Another Westbrick in the wall

I playoff 2019 (e non solo) di Russell Westbrook sono stati un vero flop

Ci sono pochi dubbi che il vero protagonista di tutte le prime serie di questi playoff sia stato Damian Lillard. Il giocatore dei Portland Trail Blazers ha chiuso la serie così come l’aveva aperta, ovvero con una tripla da distanza siderale che non ammette repliche. Lillard è ora l’unico altro giocatore della storia insieme a Michael Jordan ad avere due buzzer beater simultaneamente decisivi sia per la vittoria della partita che per il passaggio del turno. C’era riuscito infatti anche nel 2014 contro Houston, a soli due anni dall’approdo nella lega. Come sosterrebbe Thanos, l’universo necessita di equilibrio; perciò, se gloria e onore vengono tributati al vincitore, è inevitabile che scherno e ignominia travolgano lo sconfitto. E colui che dovrà farsene carico non può che essere Russell Westbrook. L’uomo-franchigia degli Oklahoma City Thunder si conferma croce e delizia del basket contemporaneo per via di quel suo approccio al gioco difficile da decifrare.
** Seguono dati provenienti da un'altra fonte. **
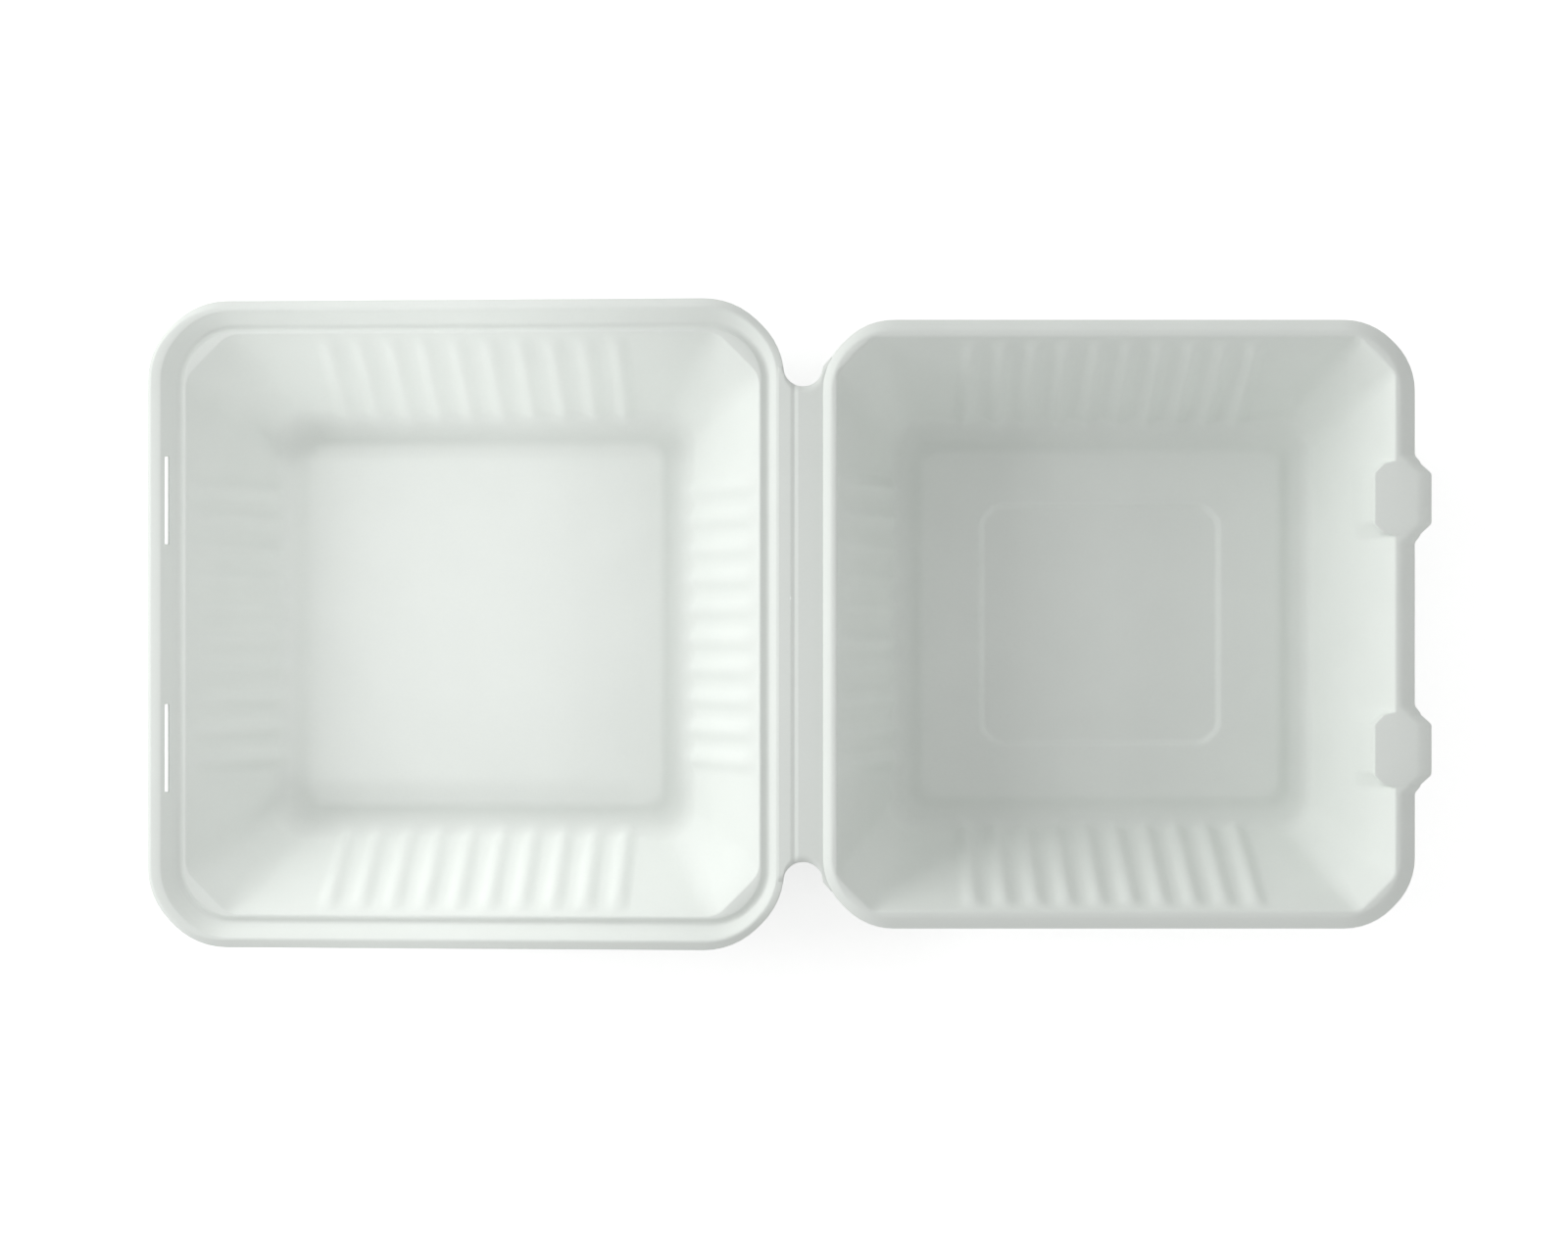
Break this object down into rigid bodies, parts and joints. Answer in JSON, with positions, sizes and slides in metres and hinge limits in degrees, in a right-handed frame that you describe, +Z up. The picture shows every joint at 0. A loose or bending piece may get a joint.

Da un lato, è evidente che Russ è uno dei tre o quattro giocatori più divertenti da veder giocare, in special modo dal vivo. Le sue sgroppate in contropiede, le schiacciate poderose e la capacità di far saltare col tritolo le difese avversarie sono qualità per pochi eletti. E lui è uno di questi. Westbrook è forse il numero uno in NBA come potere di determinare a tavolino il proprio boxscore finale. Basti pensare a inizio aprile, quando prima ancora di allacciare le Nike aveva deciso di tributare il defunto Nipsey Hustle con una partita da 60, equamente divisi fra punti, rimbalzi e assist. Ancora più ragguardevole è il fatto che da tre anni consecutivi viaggi con una tripla doppia di Lillard Westbrook playoff 2019media a stagione. L’unico precedente nella storia risaliva a Oscar Robertson, che era riuscito nell’impresa nella stagione 1961-62. Insomma, accumulare statistiche non costituisce per Russ un problema.
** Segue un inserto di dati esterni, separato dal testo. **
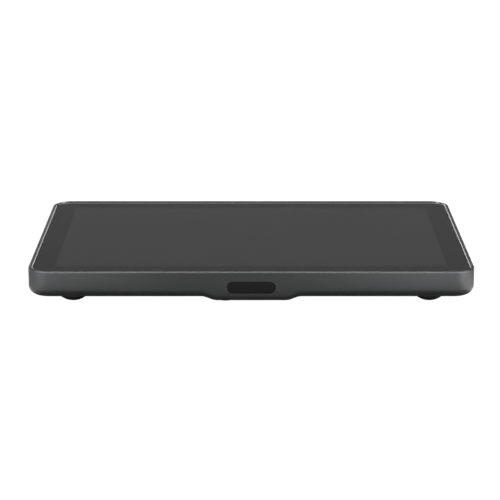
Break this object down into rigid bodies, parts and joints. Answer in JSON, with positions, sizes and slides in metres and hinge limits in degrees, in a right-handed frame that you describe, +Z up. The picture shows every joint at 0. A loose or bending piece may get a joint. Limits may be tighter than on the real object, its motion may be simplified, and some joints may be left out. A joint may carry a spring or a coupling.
{
  "type": "smart display",
  "caption": "Low tabletop touch display: a flat aluminium body with a glass top leans back on a hollow base with rubber feet, a presence-sensor window and a covered cable bay.",
  "frame": {"origin": "on the table, under the middle of the object's outline from side to side and from front to back", "axes": "+X to the viewer's right along the long side, +Y away from the viewer, +Z up"},
  "size_m": [0.2462, 0.164, 0.0563],
  "materials": {
    "anodised_body": "dark grey anodised aluminium, fine bead-blasted, with a bright-cut inner edge",
    "screen_glass": "dark cover glass, glossy, printed black border",
    "adhesive_tape": "black foam tape",
    "panel_glass": "display glass",
    "light_acrylic": "clear light-guide acrylic and films",
    "bare_aluminium": "bare pressed aluminium sheet",
    "plated_steel": "plated steel",
    "circuit_board": "green solder-mask laminate",
    "chip_black": "moulded chip package",
    "connector_cream": "moulded socket",
    "flex_amber": "polyimide ribbon cable",
    "thermal_grey": "thermal pad",
    "window_black": "infrared-passing black plastic",
    "black_plastic": "black moulded plastic",
    "base_plastic": "dark grey moulded plastic, fine grain",
    "foot_rubber": "black rubber",
    "insert_brass": "knurled brass",
    "magnet_nickel": "nickel-plated magnet"
  },
  "bodies": {
    "body": {"housing": "anodised_body", "cover_glass": "screen_glass", "glass_tape": "adhesive_tape", "touch_sensor": "panel_glass", "lcd_panel": "panel_glass", "optical_films": "light_acrylic", "light_guide": "light_acrylic", "led_bar": "circuit_board", "backlight_tray": "plated_steel", "chassis_plate": "bare_aluminium", "chassis_screws": "plated_steel", "main_board": "circuit_board", "board_screws": "plated_steel", "shield_cans": "plated_steel", "thermal_pads": "thermal_grey", "board_chips": "chip_black", "board_sockets": "connector_cream", "antenna_left": "circuit_board", "antenna_right": "circuit_board", "display_ribbon": "flex_amber", "touch_ribbon": "flex_amber", "sensor_ribbon": "flex_amber", "port_ribbon": "flex_amber", "sensor_window": "window_black", "presence_sensor": "plated_steel", "light_sensor": "chip_black", "sensor_board": "circuit_board", "sensor_carrier": "black_plastic", "carrier_screws": "plated_steel", "chin_plug": "foot_rubber", "front_foot_left": "foot_rubber", "front_foot_right": "foot_rubber", "base_shell": "base_plastic", "base_screws": "plated_steel", "mount_inserts": "insert_brass", "rear_foot_left": "foot_rubber", "rear_foot_right": "foot_rubber", "lock_plate": "plated_steel", "ballast_plate": "plated_steel", "port_board": "circuit_board", "port_board_screws": "plated_steel", "port_header": "connector_cream", "power_jack": "black_plastic", "hdmi_port": "plated_steel", "usb_c_port": "plated_steel", "audio_jack": "black_plastic", "reset_switch": "black_plastic", "bay_magnets": "magnet_nickel", "clamp_pin": "plated_steel"},
    "cover": {"cable_cover": "base_plastic", "cover_magnets": "magnet_nickel"},
    "clamp": {"cable_clamp": "black_plastic"},
    "reset": {"reset_button": "black_plastic"}
  },
  "joints": [
    {"name": "cover_slide", "type": "slide", "parent": "body", "child": "cover", "axis": [0, 1, 0], "range_m": [0, 0.06]},
    {"name": "clamp_hinge", "type": "hinge", "parent": "body", "child": "clamp", "pos_m": [0, 0.05, 0.008], "axis": [1, 0, 0], "range_deg": [0, 95]},
    {"name": "reset_press", "type": "slide", "parent": "body", "child": "reset", "axis": [0, -1, 0], "range_m": [0, 0.0006], "stiffness_N_per_m": 800}
  ]
}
Farlo in maniera vincente, d’altro canto, lo è eccome. Anche perché, se ci si limitasse ad osservare alcune delle sue statistiche delle cinque partite giocate contro Portland, si potrebbe pensare che l’ex UCLA abbia giocato una signora serie. 23 punti, 9 rimbalzi e 11 assist è una stat line che nei playoff è una vera rarità. Come diceva però Mark Twain, “There are three kinds of lies: lies, damned lies, and statistics.” Ecco infatti esempi di statistiche più veritiere nel giudizio complessivo di Westbrook. Nel corso della serie, Westbrook ha un -43 di plus/minus, ben 23 palle perse, e ha costantemente preso a mattonate il ferro, tirando appena col 36% dal campo e col 30% da tre. A rappresentare al meglio l’essenza della sua carriera è l’inutile tripla doppia di Gara 5, raggiunta sì con 29 punti, ma anche con ben 31 tiri, molti dei quali avrebbero forse trovato miglior sorte se presi dal fin lì bollente Paul George.
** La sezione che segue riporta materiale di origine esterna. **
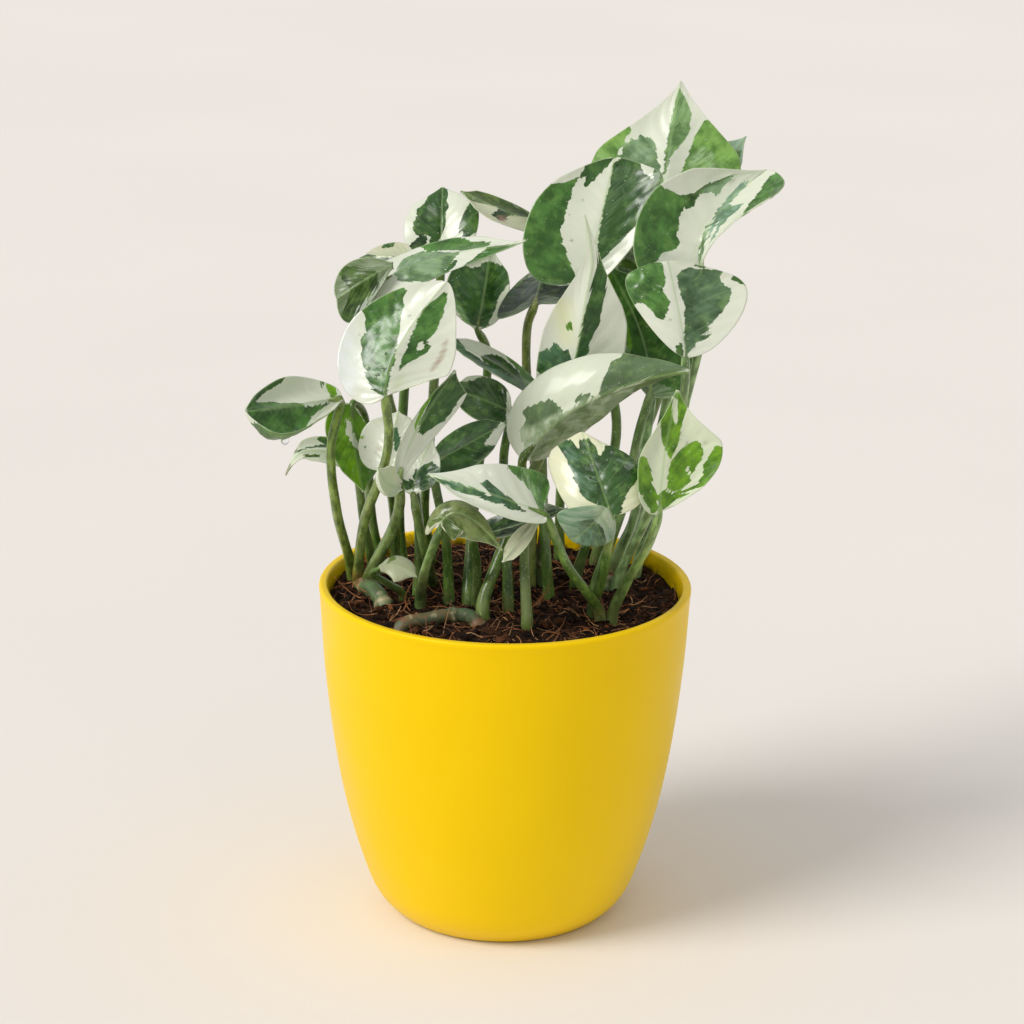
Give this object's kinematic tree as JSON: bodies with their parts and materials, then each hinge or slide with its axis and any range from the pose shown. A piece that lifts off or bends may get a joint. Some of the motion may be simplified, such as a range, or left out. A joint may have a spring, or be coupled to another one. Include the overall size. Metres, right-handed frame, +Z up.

Le scelleratezze di Westbrook nei finali di gara sono poi state ancora più problematiche. Nel secondo tempo di Gara 4, ha chiuso con un solo punto e 0-su-7 al tiro. Peggio ancora è andata nei 6 minuti finali di Gara 5, quando il #0 ha sulla coscienza due palle perse sanguinose, di cui una con il suo ormai classico sfondamento caricando il pitturato a testa bassa. E prima della tripla da film di Lillard, un’altra testarda penetrazione di Russ non aveva trovato il fondo della retina. I deludenti risultati recenti non sono certo isolati. Da quando Kevin Durant scelse di lasciare OKC, la squadra di Westbrook ha infatti collezionato tre uscite consecutive al primo turno. Mantenendo questo suo stile così amico dei numeri, ma povero di vittorie, la caccia all’anello resterà molto difficile. Ma in fondo, è anche possibile affermare che basteranno le sue statistiche personali per garantire a Westbrook l’immortalità cestistica. E forse a lui basta.